= EXERCISE TASK =
In the following material, identify every line holding the string "imported" and return it.

BEGIN DATA FOR THE TASK

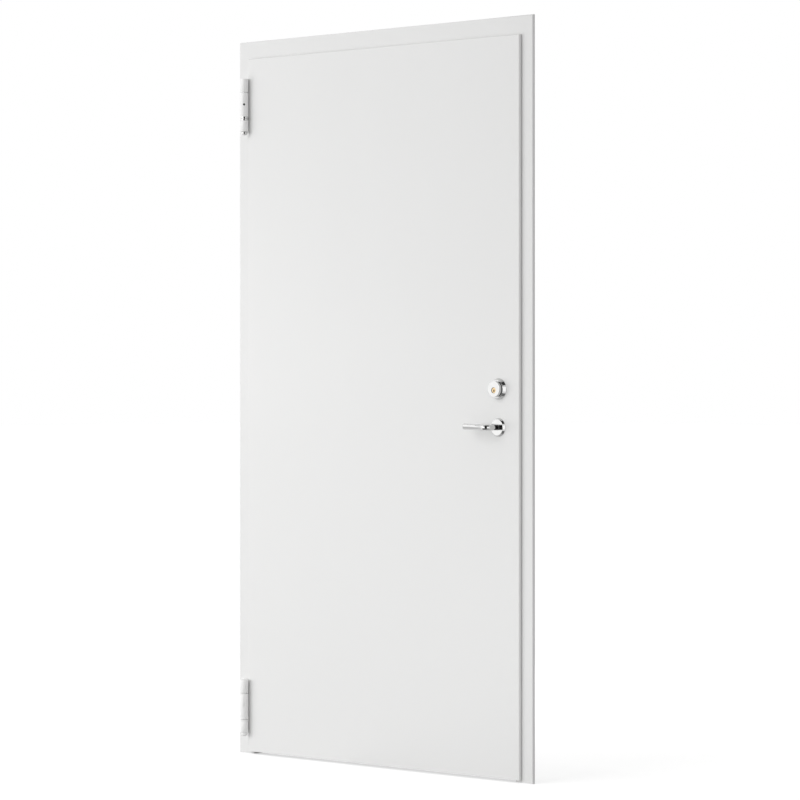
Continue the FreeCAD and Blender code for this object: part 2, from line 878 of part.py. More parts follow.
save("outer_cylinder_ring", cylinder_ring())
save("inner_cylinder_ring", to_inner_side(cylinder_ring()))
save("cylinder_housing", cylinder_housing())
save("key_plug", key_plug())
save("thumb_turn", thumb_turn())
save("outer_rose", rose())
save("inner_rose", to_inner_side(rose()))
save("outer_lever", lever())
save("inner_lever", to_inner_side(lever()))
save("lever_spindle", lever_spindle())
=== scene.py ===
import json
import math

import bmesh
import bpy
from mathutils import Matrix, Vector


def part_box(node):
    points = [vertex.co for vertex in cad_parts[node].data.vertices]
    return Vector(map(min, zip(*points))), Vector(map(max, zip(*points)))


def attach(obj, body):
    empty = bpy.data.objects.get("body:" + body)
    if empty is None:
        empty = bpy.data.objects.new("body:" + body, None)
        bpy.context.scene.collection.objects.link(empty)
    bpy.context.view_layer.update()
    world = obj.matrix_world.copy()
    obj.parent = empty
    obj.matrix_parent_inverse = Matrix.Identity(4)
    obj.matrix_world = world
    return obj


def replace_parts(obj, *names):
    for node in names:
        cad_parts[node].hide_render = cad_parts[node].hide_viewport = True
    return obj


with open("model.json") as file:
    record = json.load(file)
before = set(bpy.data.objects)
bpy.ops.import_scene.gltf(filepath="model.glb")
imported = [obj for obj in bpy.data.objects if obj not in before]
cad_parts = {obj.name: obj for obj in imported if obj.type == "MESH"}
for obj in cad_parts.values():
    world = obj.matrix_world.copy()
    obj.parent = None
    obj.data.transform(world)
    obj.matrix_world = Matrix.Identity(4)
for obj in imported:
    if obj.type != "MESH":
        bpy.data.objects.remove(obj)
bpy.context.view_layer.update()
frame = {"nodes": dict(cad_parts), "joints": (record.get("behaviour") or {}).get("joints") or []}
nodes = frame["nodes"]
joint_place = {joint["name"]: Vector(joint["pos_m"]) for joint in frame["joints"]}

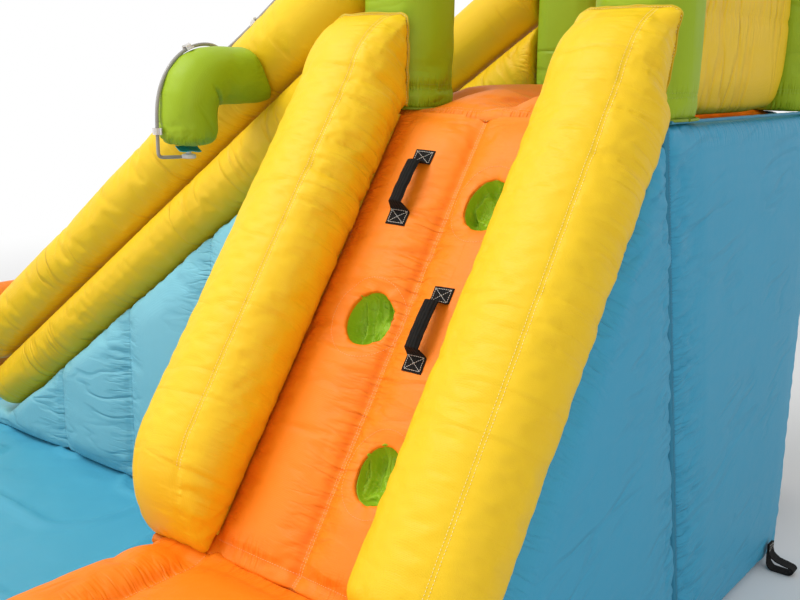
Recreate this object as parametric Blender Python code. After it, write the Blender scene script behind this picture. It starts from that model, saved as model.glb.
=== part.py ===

END DATA FOR THE TASK

= TASK RESPONSE =
imported = [obj for obj in bpy.data.objects if obj not in before]
cad_parts = {obj.name: obj for obj in imported if obj.type == "MESH"}
for obj in imported:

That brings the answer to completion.